PROBLEM DETAILS:
Quote every line from the top of the listing down to and including the line that contains "return (*value.tolist(), 1.0)".

[Start]

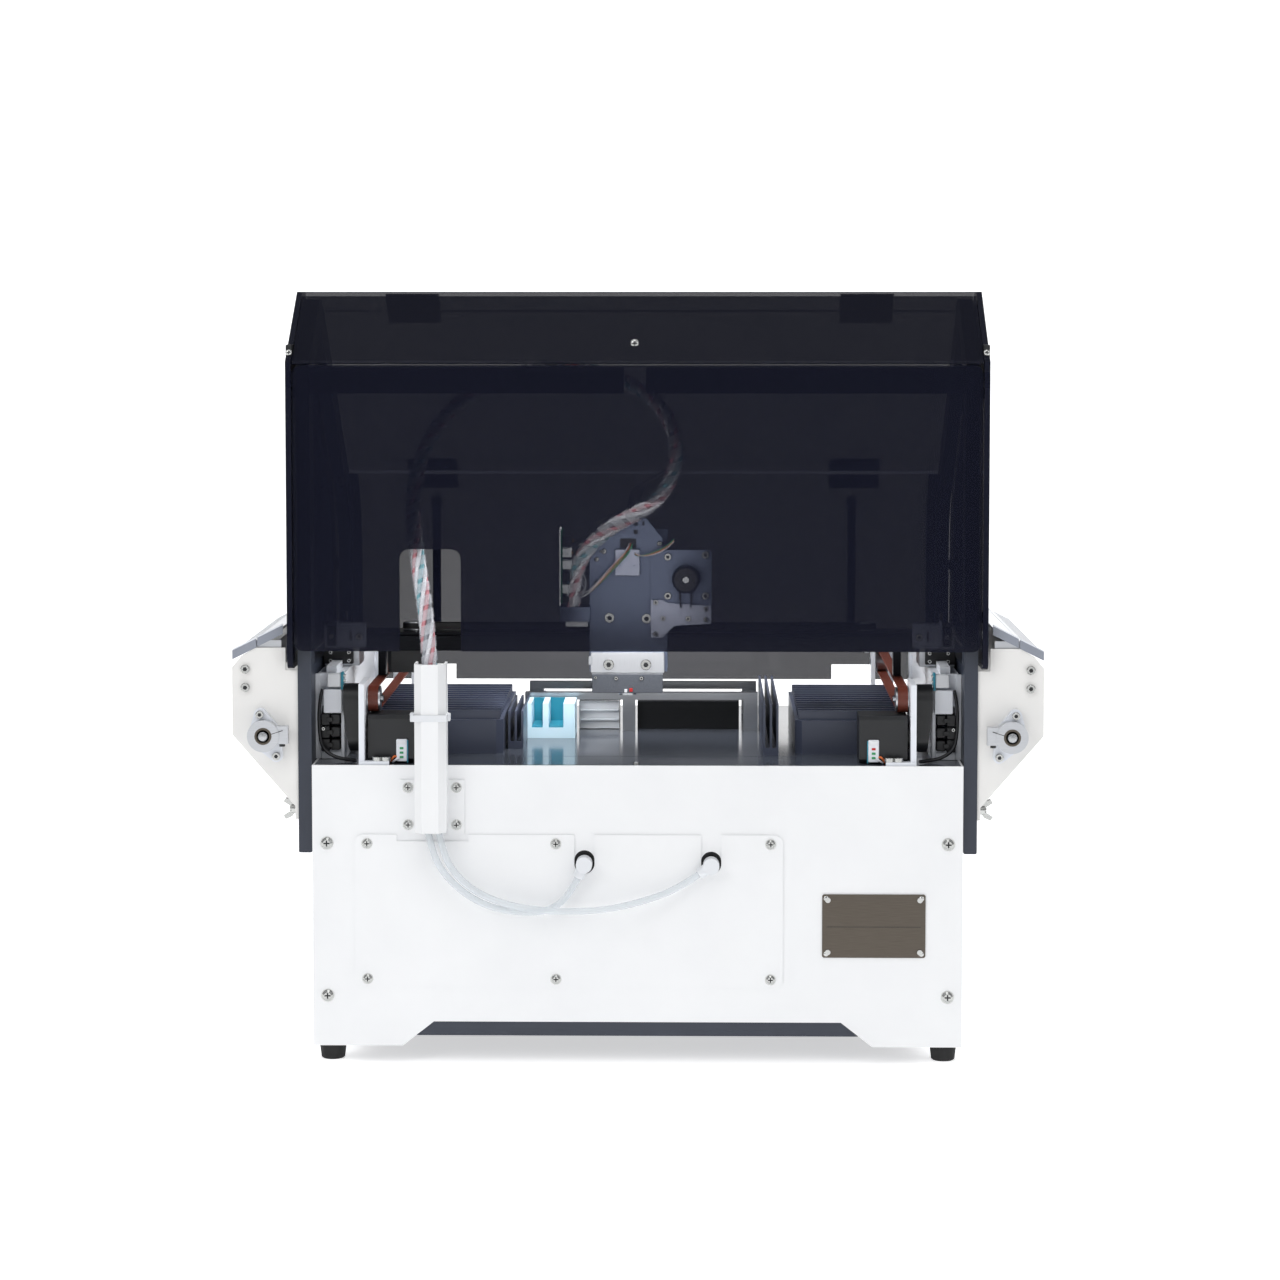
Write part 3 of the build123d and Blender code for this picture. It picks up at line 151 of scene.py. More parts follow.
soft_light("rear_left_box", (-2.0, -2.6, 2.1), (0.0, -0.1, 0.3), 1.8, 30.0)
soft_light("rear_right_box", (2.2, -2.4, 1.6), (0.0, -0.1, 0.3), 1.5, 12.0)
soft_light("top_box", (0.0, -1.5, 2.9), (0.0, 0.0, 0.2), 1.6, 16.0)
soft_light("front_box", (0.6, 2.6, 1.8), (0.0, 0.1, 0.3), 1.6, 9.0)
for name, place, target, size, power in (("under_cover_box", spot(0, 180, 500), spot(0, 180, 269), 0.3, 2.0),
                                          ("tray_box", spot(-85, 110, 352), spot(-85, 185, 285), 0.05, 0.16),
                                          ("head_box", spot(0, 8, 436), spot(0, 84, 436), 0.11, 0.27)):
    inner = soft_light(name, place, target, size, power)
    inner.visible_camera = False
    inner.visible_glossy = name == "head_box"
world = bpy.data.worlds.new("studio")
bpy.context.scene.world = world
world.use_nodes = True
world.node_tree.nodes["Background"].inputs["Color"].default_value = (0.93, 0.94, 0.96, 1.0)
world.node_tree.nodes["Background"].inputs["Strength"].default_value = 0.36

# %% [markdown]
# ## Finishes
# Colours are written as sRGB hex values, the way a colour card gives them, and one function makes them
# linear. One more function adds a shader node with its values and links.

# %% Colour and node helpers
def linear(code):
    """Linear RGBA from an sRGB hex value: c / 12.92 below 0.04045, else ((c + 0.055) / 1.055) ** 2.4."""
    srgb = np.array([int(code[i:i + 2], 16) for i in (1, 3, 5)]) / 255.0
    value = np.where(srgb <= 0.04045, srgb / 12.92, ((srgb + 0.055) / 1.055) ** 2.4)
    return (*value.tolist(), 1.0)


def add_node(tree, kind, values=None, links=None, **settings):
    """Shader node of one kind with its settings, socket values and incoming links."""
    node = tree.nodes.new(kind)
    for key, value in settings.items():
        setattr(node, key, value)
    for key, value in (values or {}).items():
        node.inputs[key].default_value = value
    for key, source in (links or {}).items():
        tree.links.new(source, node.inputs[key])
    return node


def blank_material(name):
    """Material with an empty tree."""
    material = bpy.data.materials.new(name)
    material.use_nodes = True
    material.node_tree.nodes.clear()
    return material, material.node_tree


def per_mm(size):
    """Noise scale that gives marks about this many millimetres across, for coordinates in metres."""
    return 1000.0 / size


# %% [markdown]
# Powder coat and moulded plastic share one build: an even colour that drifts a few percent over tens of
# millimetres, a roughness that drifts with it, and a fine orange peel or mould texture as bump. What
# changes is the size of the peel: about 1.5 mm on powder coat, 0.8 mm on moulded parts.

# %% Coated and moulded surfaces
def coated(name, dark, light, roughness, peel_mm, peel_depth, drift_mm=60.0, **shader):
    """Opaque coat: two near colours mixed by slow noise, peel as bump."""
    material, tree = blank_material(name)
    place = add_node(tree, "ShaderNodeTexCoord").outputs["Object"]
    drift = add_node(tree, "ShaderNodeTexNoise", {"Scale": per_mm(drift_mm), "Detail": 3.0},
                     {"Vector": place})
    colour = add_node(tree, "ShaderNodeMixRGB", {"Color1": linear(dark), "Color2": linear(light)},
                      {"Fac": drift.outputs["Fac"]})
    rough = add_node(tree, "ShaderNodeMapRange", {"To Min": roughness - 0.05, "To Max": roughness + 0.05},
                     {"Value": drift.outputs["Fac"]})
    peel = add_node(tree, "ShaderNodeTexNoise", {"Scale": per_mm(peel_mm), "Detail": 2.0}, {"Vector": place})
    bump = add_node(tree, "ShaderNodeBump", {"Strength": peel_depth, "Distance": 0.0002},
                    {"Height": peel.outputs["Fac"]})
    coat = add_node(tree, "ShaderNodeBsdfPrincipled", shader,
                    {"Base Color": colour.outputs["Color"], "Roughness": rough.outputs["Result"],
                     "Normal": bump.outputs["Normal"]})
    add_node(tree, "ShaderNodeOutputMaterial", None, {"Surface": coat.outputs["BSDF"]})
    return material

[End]

FULL RESPONSE:
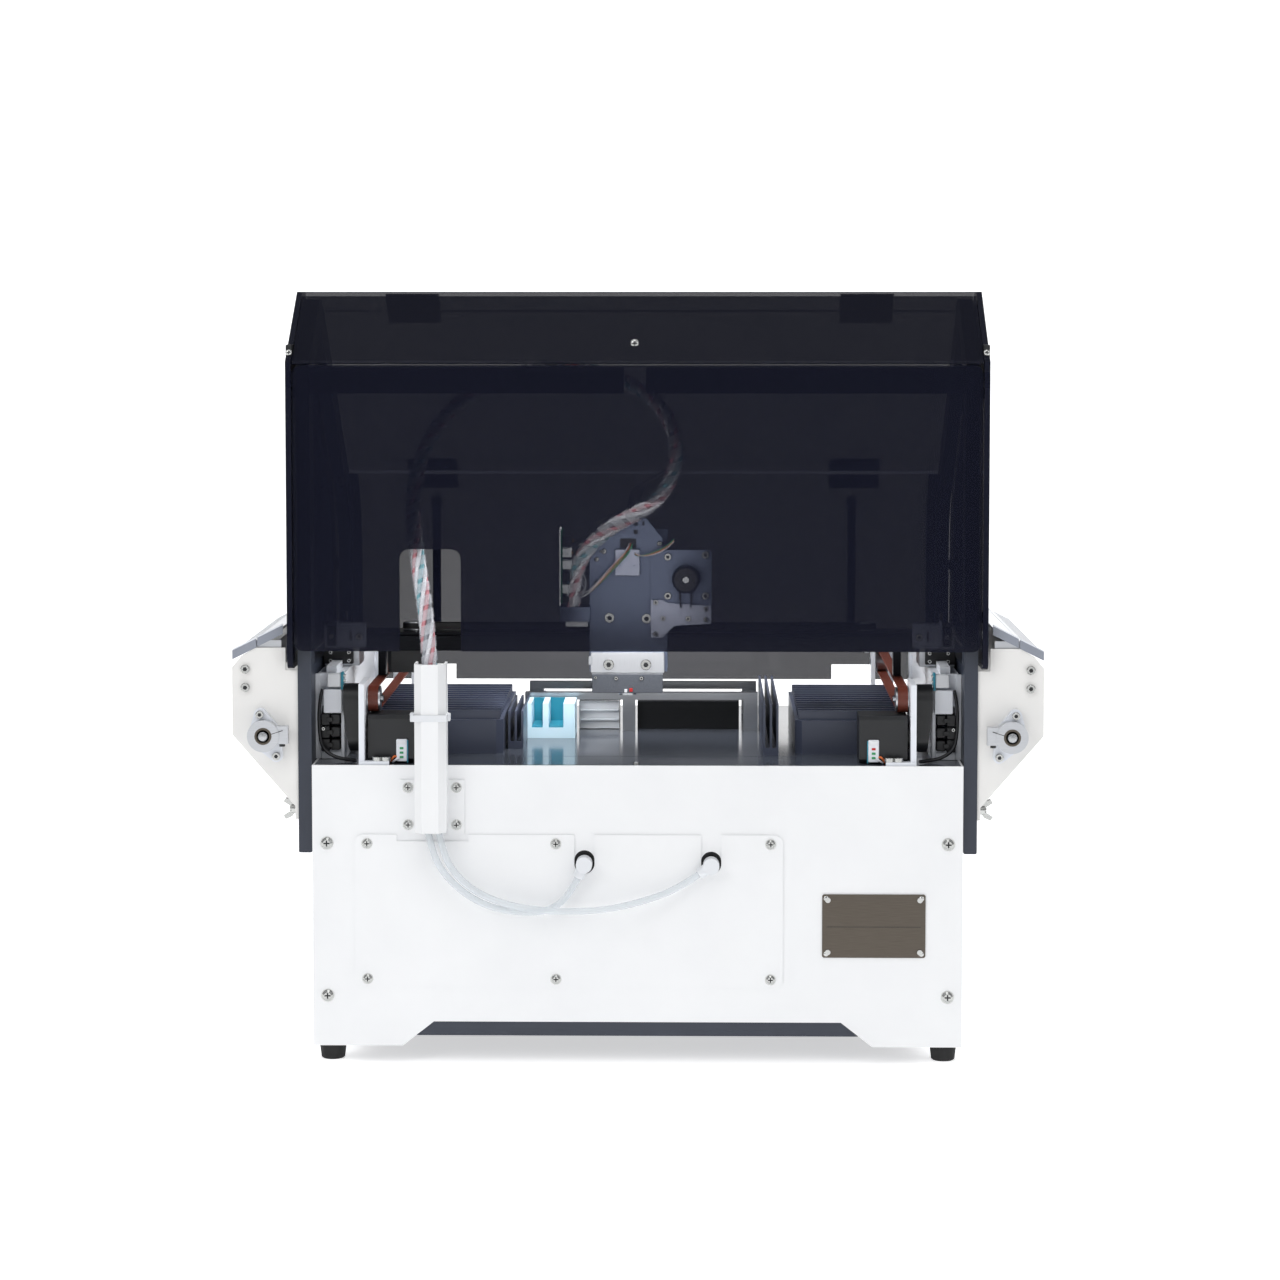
Write part 3 of the build123d and Blender code for this picture. It picks up at line 151 of scene.py. More parts follow.
soft_light("rear_left_box", (-2.0, -2.6, 2.1), (0.0, -0.1, 0.3), 1.8, 30.0)
soft_light("rear_right_box", (2.2, -2.4, 1.6), (0.0, -0.1, 0.3), 1.5, 12.0)
soft_light("top_box", (0.0, -1.5, 2.9), (0.0, 0.0, 0.2), 1.6, 16.0)
soft_light("front_box", (0.6, 2.6, 1.8), (0.0, 0.1, 0.3), 1.6, 9.0)
for name, place, target, size, power in (("under_cover_box", spot(0, 180, 500), spot(0, 180, 269), 0.3, 2.0),
                                          ("tray_box", spot(-85, 110, 352), spot(-85, 185, 285), 0.05, 0.16),
                                          ("head_box", spot(0, 8, 436), spot(0, 84, 436), 0.11, 0.27)):
    inner = soft_light(name, place, target, size, power)
    inner.visible_camera = False
    inner.visible_glossy = name == "head_box"
world = bpy.data.worlds.new("studio")
bpy.context.scene.world = world
world.use_nodes = True
world.node_tree.nodes["Background"].inputs["Color"].default_value = (0.93, 0.94, 0.96, 1.0)
world.node_tree.nodes["Background"].inputs["Strength"].default_value = 0.36

# %% [markdown]
# ## Finishes
# Colours are written as sRGB hex values, the way a colour card gives them, and one function makes them
# linear. One more function adds a shader node with its values and links.

# %% Colour and node helpers
def linear(code):
    """Linear RGBA from an sRGB hex value: c / 12.92 below 0.04045, else ((c + 0.055) / 1.055) ** 2.4."""
    srgb = np.array([int(code[i:i + 2], 16) for i in (1, 3, 5)]) / 255.0
    value = np.where(srgb <= 0.04045, srgb / 12.92, ((srgb + 0.055) / 1.055) ** 2.4)
    return (*value.tolist(), 1.0)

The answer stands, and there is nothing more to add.